After seven years of theoretical work and raising money, five months of design, five months of construction and assembly, and a week of testing, Lawrenceville Plasma Physics (LPP) now has a functioning dense plasma focus, Focus-Fusion-1.

"This isn't a demonstration of scientific feasibility, but now we have a tool to do the job", said Eric Lerner, President and founder of LPP.

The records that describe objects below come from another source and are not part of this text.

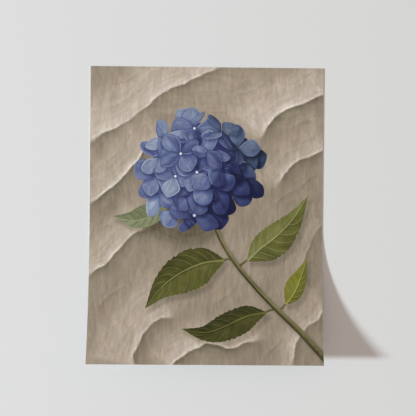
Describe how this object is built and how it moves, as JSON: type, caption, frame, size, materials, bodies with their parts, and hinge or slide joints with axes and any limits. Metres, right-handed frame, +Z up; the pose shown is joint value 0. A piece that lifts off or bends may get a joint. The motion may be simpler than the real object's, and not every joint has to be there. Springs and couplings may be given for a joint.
{
  "type": "unframed art print",
  "caption": "Thin rectangular sheet of heavy matt paper with a borderless printed picture; lies face up, its lower end curled up off the table.",
  "frame": {"origin": "centre of the sheet's footprint, on the table it lies on", "axes": "+X across the picture to its right, +Y up the picture towards its top edge, +Z up out of the printed face"},
  "size_m": [0.2794, 0.3524, 0.0284],
  "materials": {
    "printed_paper": "matt"
  },
  "bodies": {
    "root": {"print_sheet": "printed_paper"}
  },
  "joints": []
}
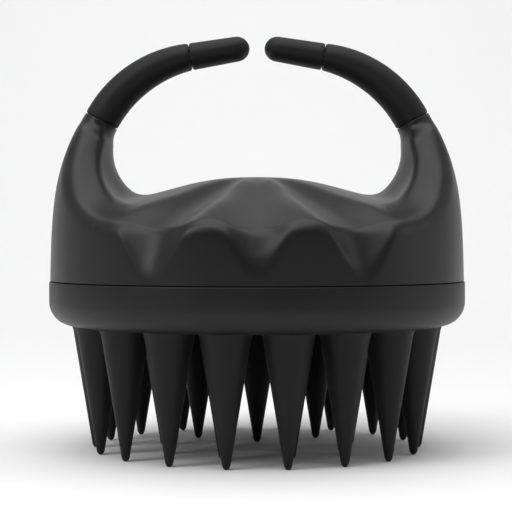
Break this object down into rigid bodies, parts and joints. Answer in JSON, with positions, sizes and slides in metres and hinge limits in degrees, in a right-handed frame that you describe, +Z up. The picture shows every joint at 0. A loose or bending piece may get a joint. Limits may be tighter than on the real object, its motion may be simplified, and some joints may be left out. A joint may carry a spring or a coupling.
{
  "type": "scalp massager brush",
  "caption": "Round handheld scalp massager: soft cone tines under a dimpled dome head, with two curved flexible arms that hold the fingers.",
  "frame": {"origin": "on the surface that the tine tips rest on, under the middle of the round head", "axes": "+Z up from the tine tips to the arms, X across the two arms, -Y the front"},
  "size_m": [0.08, 0.08, 0.0796],
  "materials": {
    "shell_plastic": "satin black moulded",
    "ring_plastic": "satin black moulded",
    "carrier_plastic": "plain black moulded",
    "seal_rubber": "smooth",
    "screw_steel": "zinc plated",
    "bed_silicone": "matte silicone",
    "arm_silicone": "matte silicone",
    "tip_silicone": "matte silicone",
    "spring_steel": "spring strip",
    "tine_silicone": "matte silicone"
  },
  "bodies": {
    "head": {"handle_shell": "shell_plastic", "base_ring": "ring_plastic", "parting_seal": "seal_rubber", "carrier_plate": "carrier_plastic", "carrier_screws": "screw_steel", "bristle_bed": "bed_silicone"},
    "left_arm": {"left_arm_sleeve": "arm_silicone", "left_arm_spine": "spring_steel"},
    "left_tip": {"left_arm_tip": "tip_silicone"},
    "right_arm": {"right_arm_sleeve": "arm_silicone", "right_arm_spine": "spring_steel"},
    "right_tip": {"right_arm_tip": "tip_silicone"},
    "outer_tine_01": {"outer_tine_01": "tine_silicone"},
    "outer_tine_02": {"outer_tine_02": "tine_silicone"},
    "outer_tine_03": {"outer_tine_03": "tine_silicone"},
    "outer_tine_04": {"outer_tine_04": "tine_silicone"},
    "outer_tine_05": {"outer_tine_05": "tine_silicone"},
    "outer_tine_06": {"outer_tine_06": "tine_silicone"},
    "outer_tine_07": {"outer_tine_07": "tine_silicone"},
    "outer_tine_08": {"outer_tine_08": "tine_silicone"},
    "outer_tine_09": {"outer_tine_09": "tine_silicone"},
    "outer_tine_10": {"outer_tine_10": "tine_silicone"},
    "outer_tine_11": {"outer_tine_11": "tine_silicone"},
    "outer_tine_12": {"outer_tine_12": "tine_silicone"},
    "outer_tine_13": {"outer_tine_13": "tine_silicone"},
    "outer_tine_14": {"outer_tine_14": "tine_silicone"},
    "outer_tine_15": {"outer_tine_15": "tine_silicone"},
    "outer_tine_16": {"outer_tine_16": "tine_silicone"},
    "outer_tine_17": {"outer_tine_17": "tine_silicone"},
    "outer_tine_18": {"outer_tine_18": "tine_silicone"},
    "middle_tine_01": {"middle_tine_01": "tine_silicone"},
    "middle_tine_02": {"middle_tine_02": "tine_silicone"},
    "middle_tine_03": {"middle_tine_03": "tine_silicone"},
    "middle_tine_04": {"middle_tine_04": "tine_silicone"},
    "middle_tine_05": {"middle_tine_05": "tine_silicone"},
    "middle_tine_06": {"middle_tine_06": "tine_silicone"},
    "middle_tine_07": {"middle_tine_07": "tine_silicone"},
    "middle_tine_08": {"middle_tine_08": "tine_silicone"},
    "middle_tine_09": {"middle_tine_09": "tine_silicone"},
    "inner_tine_01": {"inner_tine_01": "tine_silicone"},
    "inner_tine_02": {"inner_tine_02": "tine_silicone"},
    "inner_tine_03": {"inner_tine_03": "tine_silicone"}
  },
  "joints": [
    {"name": "left_arm_flex", "type": "hinge", "parent": "head", "child": "left_arm", "pos_m": [-0.03011, 0, 0.06325], "axis": [0, -1, 0], "range_deg": [-5, 15], "stiffness_Nm_per_rad": 0.25, "deforming": ["left_arm_spine"]},
    {"name": "left_tip_flex", "type": "hinge", "parent": "left_arm", "child": "left_tip", "pos_m": [-0.01288, 0, 0.07565], "axis": [0, -1, 0], "range_deg": [-5, 15], "stiffness_Nm_per_rad": 0.12},
    {"name": "right_arm_flex", "type": "hinge", "parent": "head", "child": "right_arm", "pos_m": [0.03011, 0, 0.06325], "axis": [0, 1, 0], "range_deg": [-5, 15], "stiffness_Nm_per_rad": 0.25, "deforming": ["right_arm_spine"]},
    {"name": "right_tip_flex", "type": "hinge", "parent": "right_arm", "child": "right_tip", "pos_m": [0.01288, 0, 0.07565], "axis": [0, 1, 0], "range_deg": [-5, 15], "stiffness_Nm_per_rad": 0.12},
    {"name": "outer_tine_01_flex", "type": "hinge", "parent": "head", "child": "outer_tine_01", "pos_m": [0.00542, -0.03074, 0.022], "axis": [-0.9848, -0.1736, 0], "range_deg": [-10, 10], "stiffness_Nm_per_rad": 0.037},
    {"name": "outer_tine_02_flex", "type": "hinge", "parent": "head", "child": "outer_tine_02", "pos_m": [0.01561, -0.02703, 0.022], "axis": [-0.866, -0.5, 0], "range_deg": [-10, 10], "stiffness_Nm_per_rad": 0.037},
    {"name": "outer_tine_03_flex", "type": "hinge", "parent": "head", "child": "outer_tine_03", "pos_m": [0.02391, -0.02006, 0.022], "axis": [-0.6428, -0.766, 0], "range_deg": [-10, 10], "stiffness_Nm_per_rad": 0.037},
    {"name": "outer_tine_04_flex", "type": "hinge", "parent": "head", "child": "outer_tine_04", "pos_m": [0.02933, -0.01068, 0.022], "axis": [-0.342, -0.9397, 0], "range_deg": [-10, 10], "stiffness_Nm_per_rad": 0.037},
    {"name": "outer_tine_05_flex", "type": "hinge", "parent": "head", "child": "outer_tine_05", "pos_m": [0.03121, 0, 0.022], "axis": [0, -1, 0], "range_deg": [-10, 10], "stiffness_Nm_per_rad": 0.037},
    {"name": "outer_tine_06_flex", "type": "hinge", "parent": "head", "child": "outer_tine_06", "pos_m": [0.02933, 0.01068, 0.022], "axis": [0.342, -0.9397, 0], "range_deg": [-10, 10], "stiffness_Nm_per_rad": 0.037},
    {"name": "outer_tine_07_flex", "type": "hinge", "parent": "head", "child": "outer_tine_07", "pos_m": [0.02391, 0.02006, 0.022], "axis": [0.6428, -0.766, 0], "range_deg": [-10, 10], "stiffness_Nm_per_rad": 0.037},
    {"name": "outer_tine_08_flex", "type": "hinge", "parent": "head", "child": "outer_tine_08", "pos_m": [0.01561, 0.02703, 0.022], "axis": [0.866, -0.5, 0], "range_deg": [-10, 10], "stiffness_Nm_per_rad": 0.037},
    {"name": "outer_tine_09_flex", "type": "hinge", "parent": "head", "child": "outer_tine_09", "pos_m": [0.00542, 0.03074, 0.022], "axis": [0.9848, -0.1736, 0], "range_deg": [-10, 10], "stiffness_Nm_per_rad": 0.037},
    {"name": "outer_tine_10_flex", "type": "hinge", "parent": "head", "child": "outer_tine_10", "pos_m": [-0.00542, 0.03074, 0.022], "axis": [0.9848, 0.1736, 0], "range_deg": [-10, 10], "stiffness_Nm_per_rad": 0.037},
    {"name": "outer_tine_11_flex", "type": "hinge", "parent": "head", "child": "outer_tine_11", "pos_m": [-0.01561, 0.02703, 0.022], "axis": [0.866, 0.5, 0], "range_deg": [-10, 10], "stiffness_Nm_per_rad": 0.037},
    {"name": "outer_tine_12_flex", "type": "hinge", "parent": "head", "child": "outer_tine_12", "pos_m": [-0.02391, 0.02006, 0.022], "axis": [0.6428, 0.766, 0], "range_deg": [-10, 10], "stiffness_Nm_per_rad": 0.037},
    {"name": "outer_tine_13_flex", "type": "hinge", "parent": "head", "child": "outer_tine_13", "pos_m": [-0.02933, 0.01068, 0.022], "axis": [0.342, 0.9397, 0], "range_deg": [-10, 10], "stiffness_Nm_per_rad": 0.037},
    {"name": "outer_tine_14_flex", "type": "hinge", "parent": "head", "child": "outer_tine_14", "pos_m": [-0.03121, 0, 0.022], "axis": [0, 1, 0], "range_deg": [-10, 10], "stiffness_Nm_per_rad": 0.037},
    {"name": "outer_tine_15_flex", "type": "hinge", "parent": "head", "child": "outer_tine_15", "pos_m": [-0.02933, -0.01068, 0.022], "axis": [-0.342, 0.9397, 0], "range_deg": [-10, 10], "stiffness_Nm_per_rad": 0.037},
    {"name": "outer_tine_16_flex", "type": "hinge", "parent": "head", "child": "outer_tine_16", "pos_m": [-0.02391, -0.02006, 0.022], "axis": [-0.6428, 0.766, 0], "range_deg": [-10, 10], "stiffness_Nm_per_rad": 0.037},
    {"name": "outer_tine_17_flex", "type": "hinge", "parent": "head", "child": "outer_tine_17", "pos_m": [-0.01561, -0.02703, 0.022], "axis": [-0.866, 0.5, 0], "range_deg": [-10, 10], "stiffness_Nm_per_rad": 0.037},
    {"name": "outer_tine_18_flex", "type": "hinge", "parent": "head", "child": "outer_tine_18", "pos_m": [-0.00542, -0.03074, 0.022], "axis": [-0.9848, 0.1736, 0], "range_deg": [-10, 10], "stiffness_Nm_per_rad": 0.037},
    {"name": "middle_tine_01_flex", "type": "hinge", "parent": "head", "child": "middle_tine_01", "pos_m": [0.00632, -0.01738, 0.022], "axis": [-0.9397, -0.342, 0], "range_deg": [-10, 10], "stiffness_Nm_per_rad": 0.037},
    {"name": "middle_tine_02_flex", "type": "hinge", "parent": "head", "child": "middle_tine_02", "pos_m": [0.01602, -0.00925, 0.022], "axis": [-0.5, -0.866, 0], "range_deg": [-10, 10], "stiffness_Nm_per_rad": 0.037},
    {"name": "middle_tine_03_flex", "type": "hinge", "parent": "head", "child": "middle_tine_03", "pos_m": [0.01821, 0.00321, 0.022], "axis": [0.1736, -0.9848, 0], "range_deg": [-10, 10], "stiffness_Nm_per_rad": 0.037},
    {"name": "middle_tine_04_flex", "type": "hinge", "parent": "head", "child": "middle_tine_04", "pos_m": [0.01189, 0.01417, 0.022], "axis": [0.766, -0.6428, 0], "range_deg": [-10, 10], "stiffness_Nm_per_rad": 0.037},
    {"name": "middle_tine_05_flex", "type": "hinge", "parent": "head", "child": "middle_tine_05", "pos_m": [0, 0.01849, 0.022], "axis": [1, 0, 0], "range_deg": [-10, 10], "stiffness_Nm_per_rad": 0.037},
    {"name": "middle_tine_06_flex", "type": "hinge", "parent": "head", "child": "middle_tine_06", "pos_m": [-0.01189, 0.01417, 0.022], "axis": [0.766, 0.6428, 0], "range_deg": [-10, 10], "stiffness_Nm_per_rad": 0.037},
    {"name": "middle_tine_07_flex", "type": "hinge", "parent": "head", "child": "middle_tine_07", "pos_m": [-0.01821, 0.00321, 0.022], "axis": [0.1736, 0.9848, 0], "range_deg": [-10, 10], "stiffness_Nm_per_rad": 0.037},
    {"name": "middle_tine_08_flex", "type": "hinge", "parent": "head", "child": "middle_tine_08", "pos_m": [-0.01602, -0.00925, 0.022], "axis": [-0.5, 0.866, 0], "range_deg": [-10, 10], "stiffness_Nm_per_rad": 0.037},
    {"name": "middle_tine_09_flex", "type": "hinge", "parent": "head", "child": "middle_tine_09", "pos_m": [-0.00632, -0.01738, 0.022], "axis": [-0.9397, 0.342, 0], "range_deg": [-10, 10], "stiffness_Nm_per_rad": 0.037},
    {"name": "inner_tine_01_flex", "type": "hinge", "parent": "head", "child": "inner_tine_01", "pos_m": [0.00675, -0.0039, 0.022], "axis": [-0.5, -0.866, 0], "range_deg": [-10, 10], "stiffness_Nm_per_rad": 0.037},
    {"name": "inner_tine_02_flex", "type": "hinge", "parent": "head", "child": "inner_tine_02", "pos_m": [0, 0.00779, 0.022], "axis": [1, 0, 0], "range_deg": [-10, 10], "stiffness_Nm_per_rad": 0.037},
    {"name": "inner_tine_03_flex", "type": "hinge", "parent": "head", "child": "inner_tine_03", "pos_m": [-0.00675, -0.0039, 0.022], "axis": [-0.5, 0.866, 0], "range_deg": [-10, 10], "stiffness_Nm_per_rad": 0.037}
  ]
}
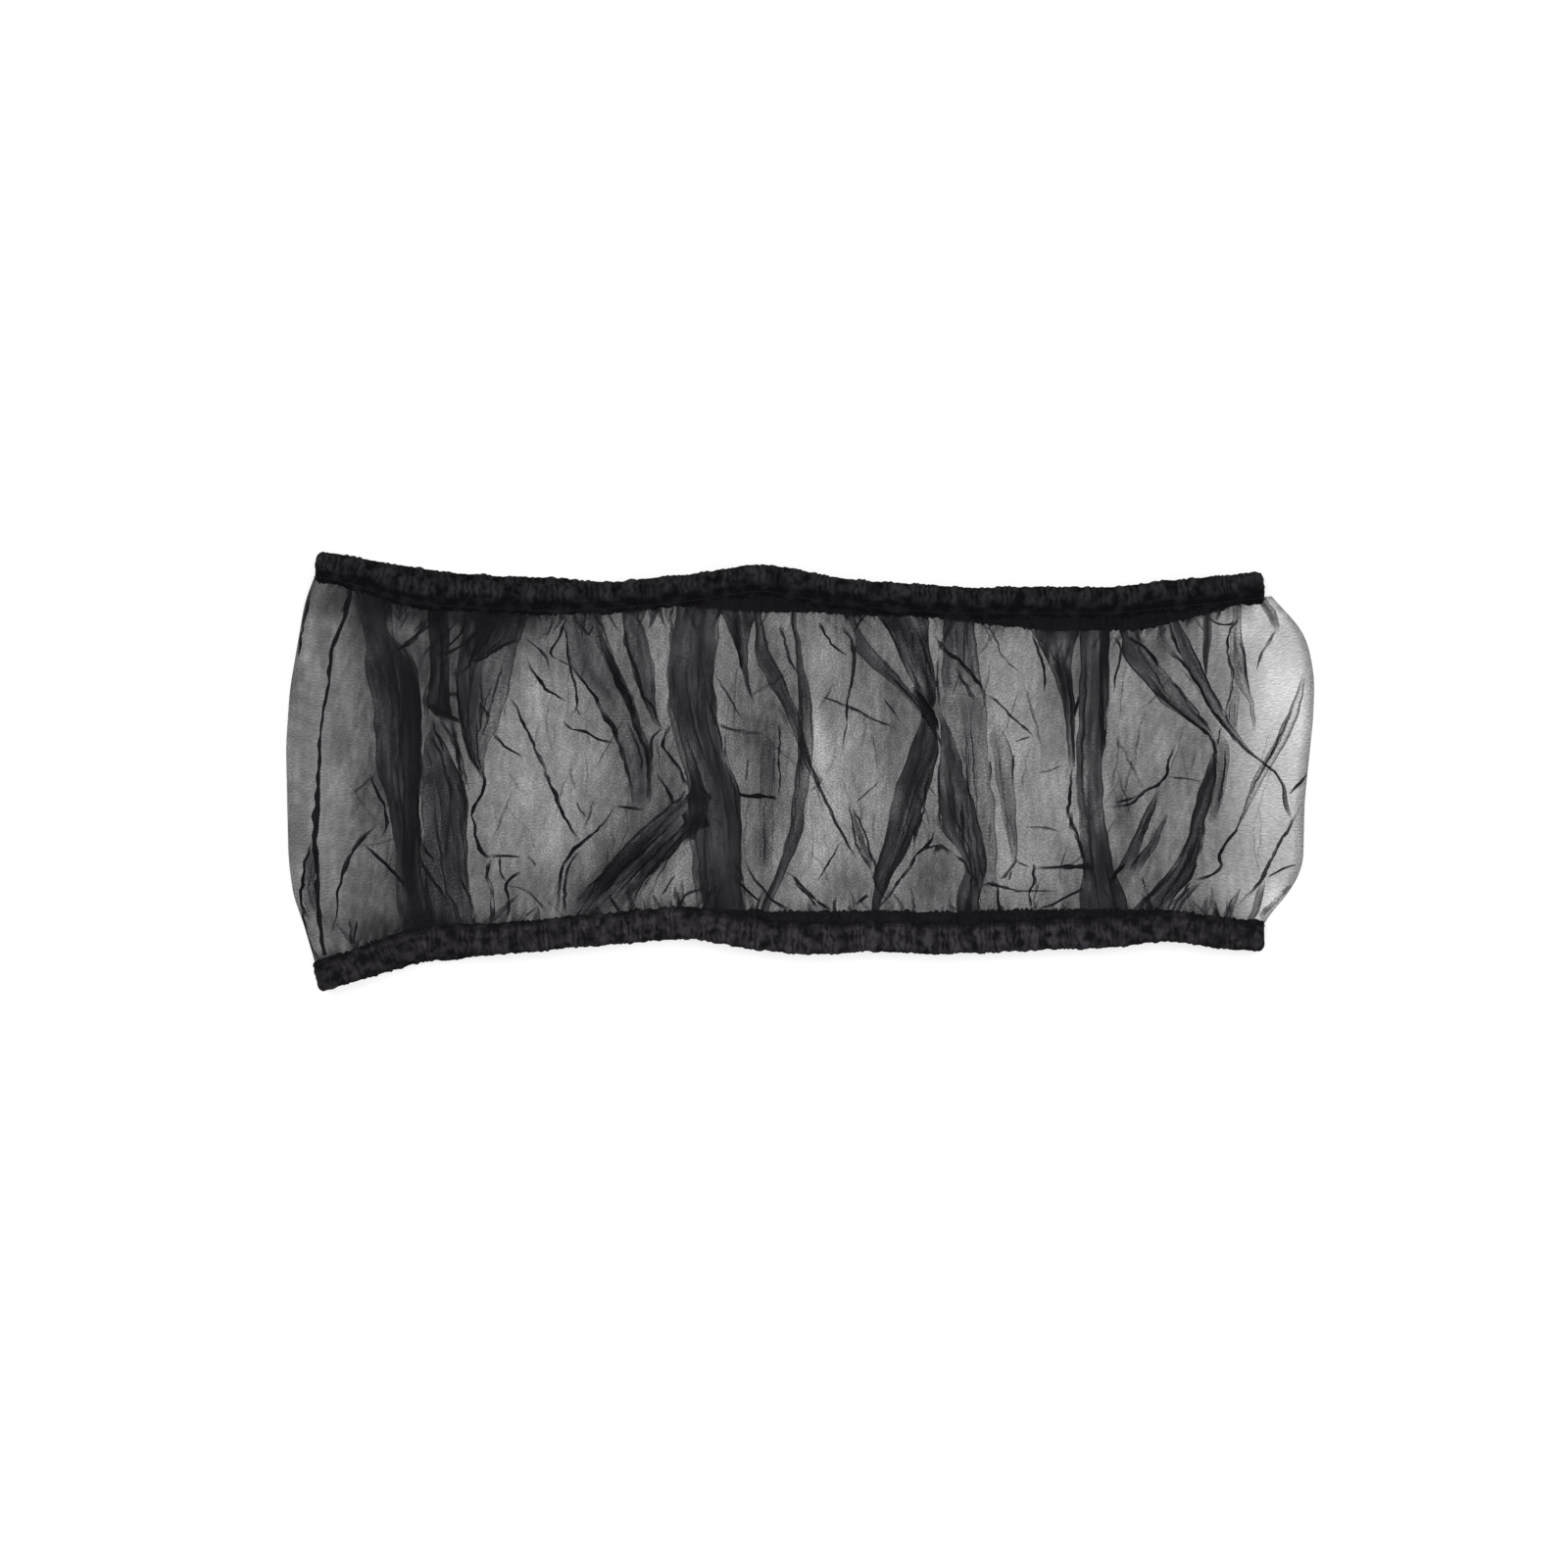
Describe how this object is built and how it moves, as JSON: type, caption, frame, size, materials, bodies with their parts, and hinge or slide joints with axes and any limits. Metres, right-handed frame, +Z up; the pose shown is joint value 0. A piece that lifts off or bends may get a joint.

LPP is currently researching and developing the dense plasma focus (DPF) for hydrogen-boron nuclear fusion. Focus Fusion is projected to be a safe, clean, easy, reliable energy solution that could provide electricity at a few tenths of a cent per kilowatt-hour -- a far more feasible and profoundly less expensive approach to hot fusion, in contrast to what the international project (ITER) in France is pursuing. The end product is projected to be a 5 to 20 MW power plant the size of a gas station, which would cost between $200,000 and $300,000 to build. One person could operate two dozen such stations remotely.

Bruno Coppi, Professor of Physics Senior Fusion Researcher at MIT, said: "Even if this approach does not succeed in producing fusion energy, the research will produce valuable technology in the near term."

Dr. Julio Herrera, Professor of Physics National Autonomous at the University of Mexico said:

"The experimental program that LPP plans to carry out has great potential to show how the plasma focus can be used to generate fusion energy and to demonstrate the feasibility of hydrogen-boron fusion. In addition, the experiments will investigate the magnetic effect, which will be very exciting. Achieving giga-gauss magnetic fields with the plasma focus, getting gyro-radii of the order of the electron Compton wavelength, will certainly be new physics and will open up large new possibilities for energy production."

Lerner announced the successful assembly of FF-1 at the Conference on Future Energy in Washington DC on October 10. At the dinner following the conference, Lerner was presented with an Award for Excellence in Energy Research from the Integrity Research Institute, which organized the conference.

Now that LLP has developed the Focus-Fusion-1 tool, Lerner expects that it will take another 1.5 years to demonstrate excess energy production using the dense plasma focus process.

The first successful shot from the experimental tool, using helium as the fill gas, was achieved at 5:29 PM, Oct.15, and the first pinch was achieved at 6:04 PM on the second shot. "The fact that we achieved a pinch so soon was evidence of the soundness of our design", said Lerner. The shots were produced with a charging potential of 20 kV, a bit less than half the full bank charge of 45 kV. "We will not know the exact current achieved until we reduce some instrumental noise in the next few days. It is probably around 0.9 MA and within 10% of our predictions."

LPP is especially indebted to Dr. Thompson for the outstanding work he has done in the detailed design of FF-1 and in his unflappable leadership and very long hours of hard work in constructing the device over the past six weeks. LPP President Eric Lerner and Senior Research Scientists Murali Subramanian and Abdelmoula Haboub also actively participated in this work. They were also assisted by Joe Gorman of Frank Construction. Rezwan Razani, Executive Director of the Focus Fusion Society, also pitched in when needed, as well as recording their efforts in stills and video.